If you want to do a distillery tour of Talisker you will also need to book that in advance of your visit and can do so online. You might also be interested in the distillery on the island of Raasay which is located a short ferry ride across from Skye. Raasay is a wonderful, very unspoilt island and it feels like stepping back in time when you go there. Having said that the distillery is bang up to date and also sells gin.

Hope this helps
Jacqui (Skyegirl)

Posted by
2090 posts

I've done it in july and it worked with a bit of flexibility. But my prefered way would the book most accommodations ahead of the trip.

Posted by
3145 posts

If you know where you’ll be each night, then it doesn’t hurt to have a reservation, but that locks you into an itinerary with no room for spontaneity. Winging it allows you more freedom to diverge from your original plan to take in something that was unplanned.
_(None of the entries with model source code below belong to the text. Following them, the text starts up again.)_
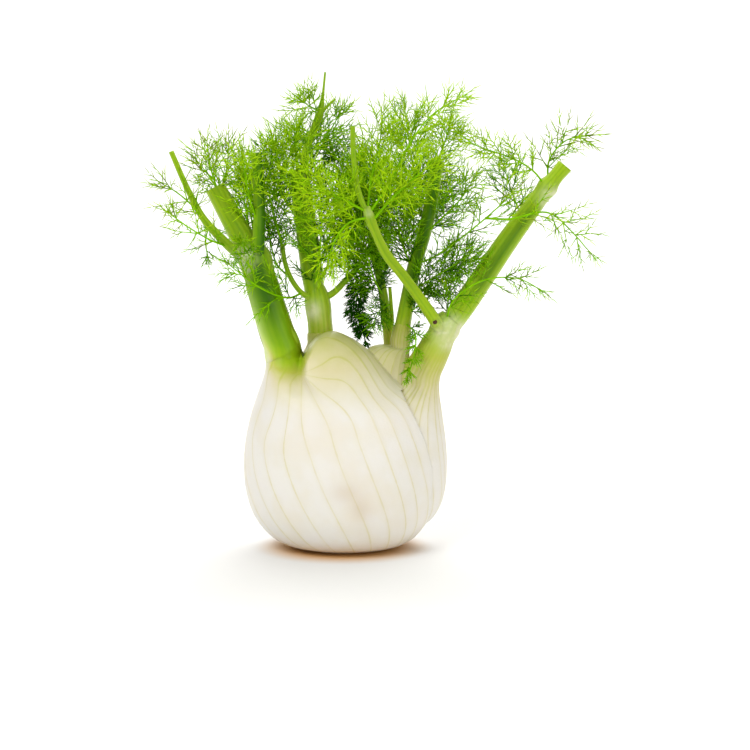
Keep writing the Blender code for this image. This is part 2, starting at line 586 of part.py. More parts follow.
def plan_leaflet(room, owner, root, way, length, rng):
    """The ten corners of a leaflet, or None where even a short one would cross something."""
    across = unit(np.cross(way, (0.0, -1.0, 0.2)))
    turn = rng.uniform(0.0, 2 * pi)
    stretch = rng.uniform(0.8, 1.1, 3)
    fork = root + STEM_SHARE * length * way
    if not room.is_free(owner, root, fork):
        return None
    radial = [
        cos(turn + k * pi / 3) * across + sin(turn + k * pi / 3) * np.cross(way, across) for k in range(6)
    ]
    tips = []
    for k in range(3):
        prong = cos(PRONG_ANGLE) * way + sin(PRONG_ANGLE) * radial[2 * k + 1]
        reaches = [share * stretch[k] * (1 - STEM_SHARE) * length for share in PRONG_SHARES]
        clear = [reach for reach in reaches if room.is_free(owner, fork, fork + reach * prong)]
        if not clear:
            return None
        tips.append(fork + clear[0] * prong)
    room.take(owner, [root, fork], np.full(2, LEAFLET_RADIUS))
    for tip in tips:
        room.take(owner, [fork, tip], np.array([LEAFLET_RADIUS, LEAFLET_RADIUS / 2]))
    foot = [root + LEAFLET_RADIUS * radial[2 * k] for k in range(3)]
    shoulder = [fork + LEAFLET_RADIUS * radial[2 * k] for k in range(3)]
    return [*foot, *shoulder, fork + CROTCH * way, *tips]


def plan_fronds(sheaths):
    """The leaflets of each frond, without those that would cross another piece."""
    room = Room(sheaths)
    for stalk, tubes in STALKS.items():
        for points in tubes:
            path, radii = tube_rows(points)
            room.take(stalk, path, radii)
    for frond in FRONDS:
        for axis in frond.axes:
            room.take(frond.name, axis, np.full(len(axis), RACHIS_RADIUS))
    planned = {frond.name: [] for frond in FRONDS}
    for seed, frond in enumerate(FRONDS):
        rng = np.random.default_rng(seed)
        for axis in frond.axes:
            for root, way, length in leaflets_of(frond, axis, rng):
                corners = plan_leaflet(room, frond.name, root, way, length, rng)
                if corners:
                    planned[frond.name].append(corners)
    return planned


def make_frond(frond, leaflets, collection, finish):
    """A frond's axes and leaflets joined in one body, cut back from the stalk that carries it."""
    first, *more = [np.array(axis, float) for axis in frond.axes]
    taper = np.linspace(RACHIS_RADIUS, RACHIS_TIP_RADIUS, len(first))
    made = tube(frond.name, first, taper, 0, collection, finish)
    repeats = new_collection("repeats")
    for i, path in enumerate(more):
        taper = np.linspace(RACHIS_RADIUS, RACHIS_TIP_RADIUS, len(path))
        tube(f"axis_{i}", path, taper, 0, repeats)
    for i, corners in enumerate(leaflets):
        leaflet(f"leaflet_{i}", corners, repeats)
    combine(made, "UNION", repeats, solver="MANIFOLD")
    tools = new_collection("carrier")
    add_stalk_tools(frond.stalk, tools, GAP)
    combine(made, "DIFFERENCE", tools, solver="MANIFOLD")
    return made


def main():
    """Builds the whole part."""
    clear_scene()
    part = new_collection("fennel_bulb")
    finishes = {name: material(name) for name in COLOURS}
    sheaths = make_sheaths(part, finishes["sheath"], finishes["root_plate"])
    for stalk in STALKS:
        make_stalk(stalk, part, finishes["stalk"])
    leaflets = plan_fronds(sheaths)
    for frond in FRONDS:
        finish = finishes["dark_frond" if frond.name == "frond_dark" else "frond"]
        make_frond(frond, leaflets[frond.name], part, finish)
    for obj in part.objects:
        if obj.name.startswith(("sheath", "stalk", "root")):
            obj.data.shade_smooth()
            obj.data.set_sharp_from_angle(angle=radians(40))


main()
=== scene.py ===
# %% [markdown]
# # A fennel bulb with its cut stalks and feathery fronds
#
# A fennel bulb is a bunch of leaves. Each leaf starts as a thick white sheath that wraps the
# younger ones, goes on as a green stalk, and ends in fronds of thread-like leaflets. This lesson
# makes each of these in turn: sheaths, stalks, fronds, the root plate, and then the studio.
#
# First come the solids that carry the weight and the collisions. They are plain, and every piece
# made below takes the place of one of them, so it is made in the same frame: metres, with +Z up,
# the flat cut at the root on Z = 0, and the broad side of the bulb towards -Y.

# %% The frame
from collections import namedtuple
from math import pi, radians

import bpy
import numpy as np
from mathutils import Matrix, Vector


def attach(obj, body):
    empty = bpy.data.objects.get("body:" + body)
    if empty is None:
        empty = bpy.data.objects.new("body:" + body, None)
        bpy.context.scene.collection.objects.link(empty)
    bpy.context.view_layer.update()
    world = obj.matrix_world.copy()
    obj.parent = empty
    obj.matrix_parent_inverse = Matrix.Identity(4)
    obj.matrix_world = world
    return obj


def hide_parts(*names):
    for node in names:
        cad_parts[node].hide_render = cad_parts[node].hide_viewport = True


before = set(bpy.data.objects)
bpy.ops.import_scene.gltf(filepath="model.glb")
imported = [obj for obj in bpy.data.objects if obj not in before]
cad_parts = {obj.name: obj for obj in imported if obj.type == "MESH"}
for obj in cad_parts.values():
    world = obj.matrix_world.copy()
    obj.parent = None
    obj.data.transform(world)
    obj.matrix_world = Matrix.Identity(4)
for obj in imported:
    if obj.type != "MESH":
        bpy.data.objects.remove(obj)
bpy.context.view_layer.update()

# %% [markdown]
# Sizes are easiest to read in millimetres, so all tables and formulas below are in millimetres,
# and one constant turns them into metres at the moment when a mesh is made.
#
# Two helpers do most of the work. The first draws a smooth curve through a few chosen points, so
# that a table needs only the points where the shape really turns. The second turns any grid of
# points into a closed skin. With these two, a whole sheath or stalk is one array of points.

# %% A smooth curve through a few points
MM = 0.001


def through(points, count):
    """A smooth curve of count rows through the rows of points.

    Each span is the cubic that starts and ends at its two points, with the slope at each point
    taken from the line between its neighbours.
    """
    p = np.array(points, float)
    chord = np.linalg.norm(np.diff(p, axis=0), axis=1)
    t = np.concatenate([[0.0], np.cumsum(chord)])
    slope = np.gradient(p, t, axis=0)
    at = np.linspace(0.0, t[-1], count)
    span = np.clip(np.searchsorted(t, at, side="right") - 1, 0, len(p) - 2)
    h = (t[span + 1] - t[span])[:, None]
    u = (at - t[span])[:, None] / h
    return (
        (2 * u**3 - 3 * u**2 + 1) * p[span]
        + (u**3 - 2 * u**2 + u) * h * slope[span]
        + (3 * u**2 - 2 * u**3) * p[span + 1]
        + (u**3 - u**2) * h * slope[span + 1]
    )


def unit(v):
    """Vectors scaled to length one."""
    return v / np.linalg.norm(v, axis=-1, keepdims=True)


def smoothstep(x):
    """0 below 0, 1 above 1, and the cubic 3x^2 - 2x^3 between them."""
    x = np.clip(x, 0.0, 1.0)
    return x * x * (3 - 2 * x)


def fade(x, start, end):
    """A smooth step from 0 where x is start to 1 where x is end."""
    return smoothstep((x - start) / (end - start))


def turned(angle, u, v):
    """The direction cos a U + sin a V for each angle a, from U towards V."""
    return np.cos(angle)[..., None] * u + np.sin(angle)[..., None] * v


print("a curve through 3 points, 5 rows:", through([(0, 0), (1, 1), (2, 0)], 5).round(2).tolist())

# %% A closed skin over a grid of rings


def add_object(name, data):
    """A new object in the scene."""
    made = bpy.data.objects.new(name, data)
    bpy.context.scene.collection.objects.link(made)
    return made


def fill_mesh(name, points, corners, sizes):
    """A smooth mesh from points in millimetres, the corners of all faces in a row, and their counts."""
    mesh = bpy.data.meshes.new(name)
    mesh.vertices.add(len(points))
    mesh.vertices.foreach_set("co", (points * MM).astype(np.float32).ravel())
    mesh.loops.add(len(corners))
    mesh.loops.foreach_set("vertex_index", corners.astype(np.int32))
    mesh.polygons.add(len(sizes))
    starts = np.concatenate([[0], np.cumsum(sizes)[:-1]])
    mesh.polygons.foreach_set("loop_start", starts.astype(np.int32))
    mesh.update(calc_edges=True)
    mesh.shade_smooth()
    return mesh


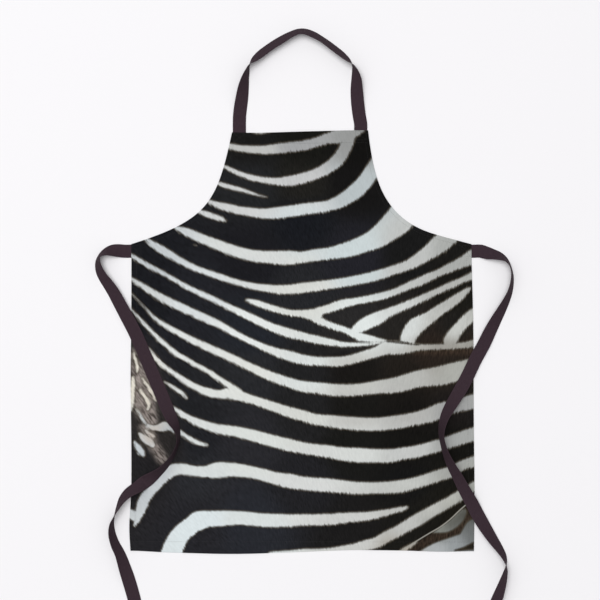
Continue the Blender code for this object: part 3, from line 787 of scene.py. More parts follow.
@dataclass(frozen=True)
class PrintedCloth:
    """Plain-woven cotton, printed on one face with hair that leans one way in each part."""

    name: str = "printed_cotton"
    slot: str = "printed_cloth"
    hair_angles: tuple[float, float, float] = (-52.0, -72.0, -98.0)
    hair_width: float = 1.3
    hair_length: float = 11.0
    weave_pitch: float = 0.55
    back: tuple[float, float, float] = (226, 224, 219)
    rim: tuple[float, float, float] = (74, 66, 54)
    brown: tuple[float, float, float] = (62, 50, 41)
    grey_dark: tuple[float, float, float] = (66, 59, 55)
    grey_light: tuple[float, float, float] = (168, 158, 152)
    crease: tuple[float, float, float] = (158, 156, 148)

    def hair(self, graph: Graph, x: Socket, y: Socket, width: float, length: float, angle: float) -> Socket:
        """Draw strands of a width and length in millimetres, lying at an angle."""
        turn = math.radians(angle)
        along = x * math.cos(turn) + y * math.sin(turn)
        over = y * math.cos(turn) - x * math.sin(turn)
        place = graph.vector(over * (1.0 / (width * MM)), along * (1.0 / (length * MM)), angle)
        return graph.noise(place, detail=2.0)

    def region_hair(self, graph: Graph, x: Socket, y: Socket, width: float, length: float) -> Socket:
        """Lean the strands one way at the left, another in the middle and a third at the right."""
        left, middle, right = (self.hair(graph, x, y, width, length, angle) for angle in self.hair_angles)
        to_middle, to_right = x.rise(-0.16, -0.02), x.rise(0.06, 0.20)
        blended = left + (middle - left) * to_middle
        return blended + (right - blended) * to_right

    def build(self) -> bpy.types.Material:
        """Make the material."""
        graph = Graph(self.name)
        x, y, _ = graph.object_axes()
        strands = self.region_hair(graph, x, y, self.hair_width, self.hair_length) - 0.5
        tufts = self.region_hair(graph, x, y, self.hair_width * 2.8, self.hair_length * 1.5) - 0.5
        fuzz = graph.attribute("lean").rise(-0.2, 0.9)
        calm = x.rise(0.20, 0.23) * (1.0 - y.rise(-0.435, -0.405))
        loose = 1.0 - 0.8 * calm
        wander = (strands * (5.0 + 3.0 * fuzz) + tufts * (2.0 + 4.0 * fuzz)) * loose
        ragged = graph.attribute("stripe") + wander
        ragged = ragged + 0.45 * (1.0 - y.rise(-0.13, -0.03))
        pale_share = ragged.rise(-1.6, 3.6)
        fringe = (1.0 - abs(ragged + 0.4) / 2.6).at_least(0.0)

        dark = graph.scale_colour(graph.tint("dark_tone"), 0.84 + strands * 1.3 + tufts * 0.6)
        brown = graph.scale_colour(linear(self.brown), 0.8 + strands * 2.0 + tufts * 1.4)
        dark = graph.mix(dark, brown, graph.attribute("brown_band") * (0.75 + tufts))
        streaks = (strands * 0.8 + tufts * 1.8 + 0.48).rise(0.0, 1.0)
        grey = graph.mix(linear(self.grey_dark), linear(self.grey_light), streaks)
        dark = graph.mix(dark, grey, graph.attribute("grey_ground"))
        pale = graph.scale_colour(graph.tint("pale_tone"), 0.98 + strands * 0.22 + tufts * 0.20)
        colour = graph.mix(dark, pale, pale_share)
        colour = graph.mix(colour, linear(self.rim), fringe * 0.55)
        line = 1.0 - abs(graph.attribute("crease") + strands * 0.4).rise(0.6, 1.6)
        colour = graph.mix(colour, linear(self.crease), line * 0.8)

        weave_x = (x * (math.tau / (self.weave_pitch * MM))).sine()
        weave_y = (y * (math.tau / (self.weave_pitch * MM))).sine()
        weave = weave_x * weave_y
        slubs = graph.noise(graph.vector(x * 900.0, y * 90.0), detail=1.0) + graph.noise(
            graph.vector(x * 90.0, y * 900.0, 7.0), detail=1.0)
        threads = weave * 0.5 + slubs * 0.6
        # Slightly darker in the weave's hollows and lighter on its crossings as painted shade of the weave;
        # the slubs add real yarn tone.
        colour = graph.scale_colour(colour, 0.985 + (threads - 0.6) * 0.07)

        showing = graph.attribute("printed").rise(0.2, 0.8)
        ghost = graph.mix(linear(self.back), graph.scale_colour(linear(self.back), 0.80 + weave * 0.02),
                          1.0 - pale_share)
        # The back likewise carries painted shade of the weave, with real slub tone.
        back = graph.scale_colour(ghost, 0.96 + (threads - 0.6) * 0.10)
        colour = graph.mix(back, colour, showing)
        rough = 0.80 + threads * 0.08
        normal = graph.bump(threads, 0.35, 0.00012)
        return graph.dress(Base_Color=colour, Roughness=rough, Normal=normal, Specular_IOR_Level=0.04)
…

It’s really a personal choice. If your itinerary takes you by Loch Ness, you may as well stop.

Posted by
1878 posts

Looks like OP had already made a decision. But having researched Scotland quite a bit lately, it’s a country that seems on the expensive side for accommodations and there are a higher proportion of places that look just so-so and/or have lower ratings on Booking.com. This is a function of supply and demand and how built out the tourist infrastructure is, is my sense. Or maybe the B&Bs don’t list on that site. Ireland is a country where it seems B&Bs are so plentiful you might still be able to do it, book on the fly. I always say if one does not want to spend time looking for rooms before a trip, why waste actual vacation time doing it as you go?